Okay so I had to take care of my granny's uneducated political mind, as my aunt puts it, and make sure she didnt vote for Obama.  How much longer is this early voting going on for here in Texas anyways?

Okay so I called my home dog Big J, the biggest slinger of drugs, stolen merchandise, cars, weapons, prostitutes, and Apartment Leasings in San An.  So I called him up and asked him for something that could put my grandma into a deep sleep.

"Man you need some of the ron, that make her old ass nod off like a mother fucker."  he said to me in some weird language I didnt understand.

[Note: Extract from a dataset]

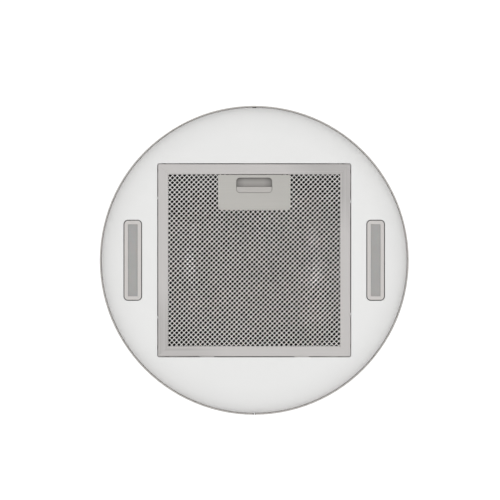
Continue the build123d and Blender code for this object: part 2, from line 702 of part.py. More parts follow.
def blower_mounts():
    # a rubber ring between deck and flange at each corner, with its screw and nut
    pieces = []
    z0 = FLANGE_TOP - FLANGE_T
    top = COLLAR_BOTTOM + DECK_T
    for px, py in corners(MOUNT_XY, MOUNT_XY):
        screw = disc(2.5, z0, top + 6, px, py) + disc(5, z0 - 3, z0, px, py)
        screw -= Pos(px, py, z0 - 3) * (Box(6, 1, 2) + Box(1, 6, 2))
        flat = Pos(px, py, top) * RegularPolygon(4.6, 6)
        pieces.append(screw + extrude(flat, 4))
        ring = disc(7, FLANGE_TOP, COLLAR_BOTTOM, px, py)
        pieces.append(ring - disc(2.7, FLANGE_TOP - 1, COLLAR_BOTTOM + 1, px, py))
    return Compound(children=pieces)


def outlet_adapter():
    # square plenum over the scroll's throat, its flange and round spigot on top
    y0 = BLOWER_Y - SCROLL_R[2]
    y1 = BLOWER_Y + THROAT_BACK
    x1 = SCROLL_HALF - SCROLL_T
    t = SCROLL_T
    flange_z = FLANGE_TOP - FLANGE_T
    spigot_r = COLLAR_R - COLLAR_T - 0.5
    body = slab(-x1 - t, x1 + t, min(y0, -spigot_r) - t, max(y1, spigot_r) + t, THROAT_TOP, flange_z)
    body += slab(-75, 75, -80, 76, flange_z, FLANGE_TOP)
    body += disc(spigot_r, FLANGE_TOP, COLLAR_BOTTOM + DECK_T + 6)
    body -= slab(-x1, x1, min(y0, -spigot_r), max(y1, spigot_r), THROAT_TOP + t, flange_z)
    body -= slab(-x1, x1, y0, y1, THROAT_TOP - 1, THROAT_TOP + t)
    body -= disc(spigot_r - 2, flange_z - 1, COLLAR_BOTTOM + 20) & slab(-x1, x1, -90, 90, -500, 0)
    for px, py in corners(MOUNT_XY, MOUNT_XY):
        body -= disc(2.7, flange_z - 1, FLANGE_TOP + 1, px, py)
    return body


def outlet_collar():
    z0 = COLLAR_BOTTOM + DECK_T
    collar = tube(COLLAR_R, COLLAR_T, z0, COLLAR_TOP)
    collar += tube(COLLAR_R + 12, 13, z0, z0 + 2)
    # ledge the flaps close on, clear of the pin
    collar += tube(COLLAR_R - 1, 4, FLAP_Z - 3, FLAP_Z - 1.2)
    return collar - rod_x(FLAP_PIN_R + 0.02, -COLLAR_R - 5, COLLAR_R + 5, 0, FLAP_Z)


def damper_pin():
    return rod_x(FLAP_PIN_R, -COLLAR_R + 0.2, COLLAR_R - 0.2, 0, FLAP_Z)


def damper_flap(side):
    # side +1 is the rear flap, -1 the front one; their knuckles interleave along the pin
    spans = [(-66, -48), (-18, 0.0), (30, 48)] if side > 0 else [(-42, -24), (6, 24), (54, 66)]
    flap = disc(FLAP_R, FLAP_Z - 0.6, FLAP_Z + 0.6) & slab(-80, 80, 4.5, 80, FLAP_Z - 5, FLAP_Z + 5)
    for x0, x1 in spans:
        flap += slab(x0, x1, 0, 5, FLAP_Z - 0.6, FLAP_Z + 0.6)
        flap += rod_x(3.6, x0, x1, 0, FLAP_Z)
    flap -= rod_x(FLAP_PIN_R + FLAP_PIN_GAP, -90, 90, 0, FLAP_Z)
    return flap if side > 0 else mirror(flap, Plane.XZ)


# ---------------------------------------------------------------- electronics

def box_bracket():
    legs = []
    z0 = RING_BOTTOM + RING_T
    for side in (-1, 1):
        y = side * BOX_Y[1]
        leg = slab(128, 150, min(y, y + side * BOX_T), max(y, y + side * BOX_T), z0, BOX_Z[1] - 20)
        foot_y = y + side * 14
        leg += slab(128, 150, min(y, foot_y), max(y, foot_y), z0, z0 + BOX_T)
        legs.append(leg)
    return Compound(children=legs)


def control_box():
    x0, x1 = BOX_X
    y0, y1 = BOX_Y
    z0, z1 = BOX_Z
    box = slab(x0, x1, y0, y1, z0, z1)
    box -= slab(x0 + BOX_T, x1 + 1, y0 + BOX_T, y1 - BOX_T, z0 + BOX_T, z1 - BOX_T)
    return box - disc(GLAND_R, z1 - 5, z1 + 1, *GLAND_POS)


def box_lid():
    x1 = BOX_X[1]
    lid = slab(x1, x1 + BOX_T, *BOX_Y, *BOX_Z)
    for sy in (1, -1):
        for z in (BOX_Z[0] + 12, BOX_Z[1] - 12):
            lid += rod_x(3.5, x1 + BOX_T, x1 + BOX_T + 2, sy * (BOX_Y[1] - 8), z)
    return lid


def power_board():
    x0 = BOX_X[0] + BOX_T + 6
    board = slab(x0, x0 + 1.6, -48, 48, BOX_Z[0] + 8, BOX_Z[1] - 22)
    board += slab(x0 + 1.6, x0 + 22, -44, -14, BOX_Z[0] + 14, BOX_Z[0] + 42)
    for i in range(4):
        y = -2 + 13 * i
        board += slab(x0 + 1.6, x0 + 16, y, y + 9.5, BOX_Z[0] + 14, BOX_Z[0] + 32)
    for sy in (-1, 1):
        for z in (BOX_Z[0] + 14, BOX_Z[1] - 28):
            board += rod_x(2.5, BOX_X[0] + BOX_T, x0, sy * 44, z)
    return board


def capacitor():
    x0 = BOX_X[0] + BOX_T + 7.6
    can = disc(14, BOX_Z[0] + 48, BOX_Z[1] - 34, x0 + 14.2, -28)
    can = fillet(can.edges().filter_by(GeomType.CIRCLE), 1.5)
    return can + disc(3, BOX_Z[1] - 34, BOX_Z[1] - 27, x0 + 14.2, -28)


def terminal_block():
    x0 = BOX_X[0] + BOX_T + 7.6
    block = slab(x0, x0 + 18, 8, 44, BOX_Z[1] - 50, BOX_Z[1] - 30)
    for i in range(3):
        y = 14 + 12 * i
        block -= rod_x(3, x0 + 8, x0 + 19, y, BOX_Z[1] - 40)
        block -= disc(2.4, BOX_Z[1] - 38, BOX_Z[1] - 28, x0 + 9, y)
    return block


def cable_gland():
    z1 = BOX_Z[1]
    flat = Pos(*GLAND_POS, z1) * RegularPolygon(GLAND_R + 4, 6)
    gland = extrude(flat, 5) + disc(GLAND_R + 1, z1 + 5, z1 + 14, *GLAND_POS)
    gland += disc(GLAND_R - 0.1, z1 - 8, z1, *GLAND_POS)
    return gland - disc(CABLE_R, z1 - 10, z1 + 20, *GLAND_POS)


# ---------------------------------------------------------------- controls

def button_x(index):
    return BUTTON_PITCH * (index - (BUTTON_COUNT - 1) / 2)


def fascia():
    z0 = CONTROL_Z - FASCIA_H / 2
    z1 = CONTROL_Z + FASCIA_H / 2
    plate = tube(HOOD_R, FASCIA_T, z0, z1)
    plate &= slab(-FASCIA_W / 2, FASCIA_W / 2, -HOOD_R - 1, -HOOD_R + 25, z0, z1)
    for i in range(BUTTON_COUNT):
        plate -= rod_y(BUTTON_R + BUTTON_GAP, -HOOD_R - 5, -HOOD_R + 25, button_x(i), CONTROL_Z)
    return plate


def push_button(index):
    x = button_x(index)
    back = -math.sqrt(HOOD_R ** 2 - (abs(x) + BUTTON_R + 1) ** 2) + FASCIA_T + BUTTON_TRAVEL_GAP
    cap = rod_y(BUTTON_R, -HOOD_R - 3, back + 1, x, CONTROL_Z)
    cap &= disc(HOOD_R + BUTTON_PROUD, CONTROL_Z - 20, CONTROL_Z + 20)
    cap += rod_y(BUTTON_R + 1.2, back, back + 1.5, x, CONTROL_Z)
    return cap + rod_y(1.8, back + 1, SWITCH_TIP - 1.5, x, CONTROL_Z)


def control_board():
    # board with a soldered switch behind each button
    board = slab(-44, 44, BOARD_Y, BOARD_Y + 1.6, CONTROL_Z - 11, CONTROL_Z + 11)
    for i in range(BUTTON_COUNT):
        x = button_x(i)
        board += slab(x - 3, x + 3, SWITCH_TIP + 1, BOARD_Y, CONTROL_Z - 3, CONTROL_Z + 3)
        board += rod_y(1.7, SWITCH_TIP, SWITCH_TIP + 1, x, CONTROL_Z)
    return board


def control_housing():
    z0 = CONTROL_Z - FASCIA_H / 2
    z1 = CONTROL_Z + FASCIA_H / 2
    outer = slab(-FASCIA_W / 2, FASCIA_W / 2, -HOOD_R, BOARD_Y + 5, z0, z1)
    outer &= disc(HOOD_R - FASCIA_T, z0, z1)
    outer -= slab(-FASCIA_W / 2 + 2, FASCIA_W / 2 - 2, -HOOD_R - 1, BOARD_Y + 3.2, z0 + 2, z1 - 2)
    for side in (-1, 1):
        post = slab(side * 46 - 3, side * 46 + 3, BOARD_Y - 2, BOARD_Y + 4, z0 + 1, z1 - 1)
        outer += post - slab(-44.2, 44.2, BOARD_Y - 0.1, BOARD_Y + 1.7, z0, z1)
    return outer


# ---------------------------------------------------------------- output

NODES = {
    "ceiling_plate": ceiling_plate,
    "cable_grommet": cable_grommet,
    "upper_rails": upper_rails,
    "upper_sleeve": upper_sleeve,
    "sleeve_screws": sleeve_screws,
    "lower_rails": lower_rails,
    "rail_fasteners": rail_fasteners,
    "lower_shell": lower_shell,
    "shell_seam_strip": shell_seam_strip,
    "base_ring": base_ring,
    "bottom_panel": bottom_panel,
    "panel_fasteners": panel_fasteners,
    "lamp_bezel_left": lambda: lamp_bezel(-1),
    "lamp_bezel_right": lambda: lamp_bezel(1),
    "lamp_diffuser_left": lambda: lamp_diffuser(-1),
    "lamp_diffuser_right": lambda: lamp_diffuser(1),
    "lamp_boards": lamp_boards,
    "lamp_housings": lamp_housings,
    "filter_frame_front": frame_front,
    "filter_frame_right": lambda: frame_rail(90),
    "filter_frame_rear": frame_rear,
    "filter_frame_left": lambda: frame_rail(270),
    "filter_front_mesh": front_mesh,
    "filter_inner_mesh": inner_mesh,
    "filter_rear_mesh": rear_mesh,
    "latch_plate": latch_plate,
    "latch_housing": latch_housing,
    "latch_slider": latch_slider,
    "latch_springs": latch_springs,
    "volute_left": lambda: volute(-1),
    "volute_right": lambda: volute(1),
    "inlet_grille": inlet_grille,
    "motor_bracket": motor_bracket,
    "motor_case": motor_case,
    "motor_bearings": motor_bearings,
    "stator": stator,
    "motor_shaft": motor_shaft,
    "impeller_wheel": impeller_wheel,
    "blower_deck": blower_deck,
    "blower_mounts": blower_mounts,
    "outlet_adapter": outlet_adapter,
    "outlet_collar": outlet_collar,
    "damper_pin": damper_pin,
    "damper_flap_front": lambda: damper_flap(-1),
    "damper_flap_rear": lambda: damper_flap(1),
    "box_bracket": box_bracket,
    "control_box": control_box,
    "box_lid": box_lid,
    "power_board": power_board,
    "capacitor": capacitor,
    "terminal_block": terminal_block,
    "cable_gland": cable_gland,
    "fascia": fascia,
    "control_board": control_board,
    "control_housing": control_housing,
}

for number in range(BUTTON_COUNT):
    NODES[f"button_{number + 1}"] = lambda number=number: push_button(number)

os.makedirs("parts", exist_ok=True)
for node, build in NODES.items():
    export_step(build(), f"parts/{node}.step")
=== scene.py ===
import json
import math

import bpy
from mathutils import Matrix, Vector, noise


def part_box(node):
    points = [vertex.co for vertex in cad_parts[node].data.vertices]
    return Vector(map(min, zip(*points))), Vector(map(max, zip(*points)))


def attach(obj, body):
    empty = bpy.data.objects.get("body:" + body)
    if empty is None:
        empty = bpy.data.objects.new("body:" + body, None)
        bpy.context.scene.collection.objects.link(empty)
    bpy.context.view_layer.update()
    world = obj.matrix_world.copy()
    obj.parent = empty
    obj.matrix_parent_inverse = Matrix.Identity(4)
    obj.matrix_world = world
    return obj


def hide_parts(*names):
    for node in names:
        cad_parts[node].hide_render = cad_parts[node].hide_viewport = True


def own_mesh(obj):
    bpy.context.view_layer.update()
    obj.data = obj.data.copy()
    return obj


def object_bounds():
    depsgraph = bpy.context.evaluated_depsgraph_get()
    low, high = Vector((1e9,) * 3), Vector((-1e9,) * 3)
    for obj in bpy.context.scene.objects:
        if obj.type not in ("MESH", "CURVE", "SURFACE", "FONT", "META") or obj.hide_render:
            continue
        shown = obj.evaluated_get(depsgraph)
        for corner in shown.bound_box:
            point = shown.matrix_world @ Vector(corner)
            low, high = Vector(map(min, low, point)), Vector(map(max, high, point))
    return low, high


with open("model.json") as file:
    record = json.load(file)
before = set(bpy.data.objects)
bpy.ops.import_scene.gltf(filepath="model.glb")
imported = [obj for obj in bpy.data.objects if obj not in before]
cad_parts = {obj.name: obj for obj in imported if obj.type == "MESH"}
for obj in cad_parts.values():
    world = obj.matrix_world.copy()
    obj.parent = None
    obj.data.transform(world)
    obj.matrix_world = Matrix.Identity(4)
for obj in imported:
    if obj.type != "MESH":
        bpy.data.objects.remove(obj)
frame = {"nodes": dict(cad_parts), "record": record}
CAD_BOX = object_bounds()
NODES = frame["nodes"]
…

"Ron huh?  What is that?"  I asked.

"Shit, you a punk ass bitch sometimes man...brown tar homes." Big J

"Oh heroin!" I said.  After a couple of seconds of thinking I decided that was a little to hardcore for her.  "Can I get something that you will see on a commerical for TV?"

"Yeah man I got ya' set." Big J said chilled.

"How much is the damage gonna be?" I asked.

"You write one of my girls a paper for her class then we set." Big J stated.

"Got one on the Evolution of Nuclear Weapons just sitting around man."

I got some lunestra or something and headed over to Jason's Deli.  I needed something like soup to mix the shit with.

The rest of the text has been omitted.